We find (a touch of the usual Agatha here) that Vernon is alive and was imprisoned by Germans. He manages to escape into Netherlands, and reads the news of the marriage of Nell in the papers and is extremely shattered. When he runs out, he is hit by a car and faints. Thinks that he is dying. 

And the insipid dialog Nell with Jane and others! Tries your patience. I do agree that some of it is in the style of Agatha’s mystery novels but at least you have the central puzzle to overlook the drag – but not in this story, of course. 

The accident causes amnesia in Vernon and he thinks that he is George Green. Jane and Sebastian confront him, making him agitated. Jane saw him as a chaffeur for a rich American called Biebert and that is how she suspected that Vernon was alive. With Nell married for four years now, this is very awkward for all concerned.  (Still a crappy story, even with the twists and turns in them – in my personal view). 

The weird and illogical behaviour is sprinkled throughout the book. Sebastian is very successful – intelligent and wealthy but Joe does not reciprocate. That is fine, but she thinks that being wealthy is not rational and she is love with poor struggling artist types and runs away with one and then switches to (at least) one other. Jane takes in Vernon (for a sexual relationship) out of pity for his pathetic moaning after Nell refuses to marry him. OK, then when Vernon was “dead” she comes to visit Nell and her husband George and says impossibly horrible things to Nell. Why? Who knows? Then why did she come? “To see the house”. Then she says that ‘I should not have said that. I should not have even come’. Really? Where is her common sense? 

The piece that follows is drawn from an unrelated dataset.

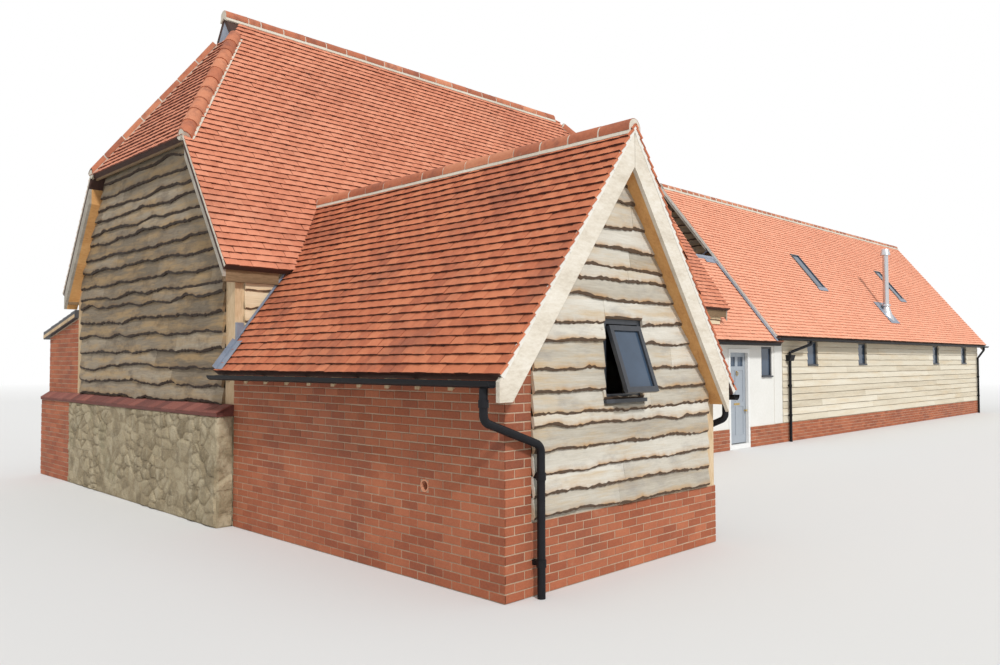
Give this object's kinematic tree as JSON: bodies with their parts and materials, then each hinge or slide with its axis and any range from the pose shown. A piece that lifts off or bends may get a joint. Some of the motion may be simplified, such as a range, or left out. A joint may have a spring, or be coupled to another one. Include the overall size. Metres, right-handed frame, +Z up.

Then when she realizes that Vernon is “George Green” she runs to Sebastian and both of them insist that George is Vernon, confusing him and then convincing him. After that? Jane says that “He was so happy. Perhaps we should not have told him the truth”. You go “Is there even one character in this story that behaves credibly or rationally or even understandably? What the hell is going on with all of these weirdos?”

And then James comes ‘to be hateful’ to Nell. Tell her that if she drops Vernon again, he will “go straight to her, Jane”. But “she wants him but wants to do the best for Vernon and so Nell should take him back”. What a piece of rot!

And the ending has a couple of twists. Especially Joe falling ill and Sebastian visiting her first and then Vernon and Jane (living together for years in Russia) coming on a steamer to meet her and what happens to them. 

Unfortunately, none of this works for me. One thing I know : Agatha Christie is not good at ‘social drama’ and I think that this could be the worst book she has written – ever. 

And what does the title signify? Giant’s Bread? I know it is an allusion but for the life of me I can’t get it.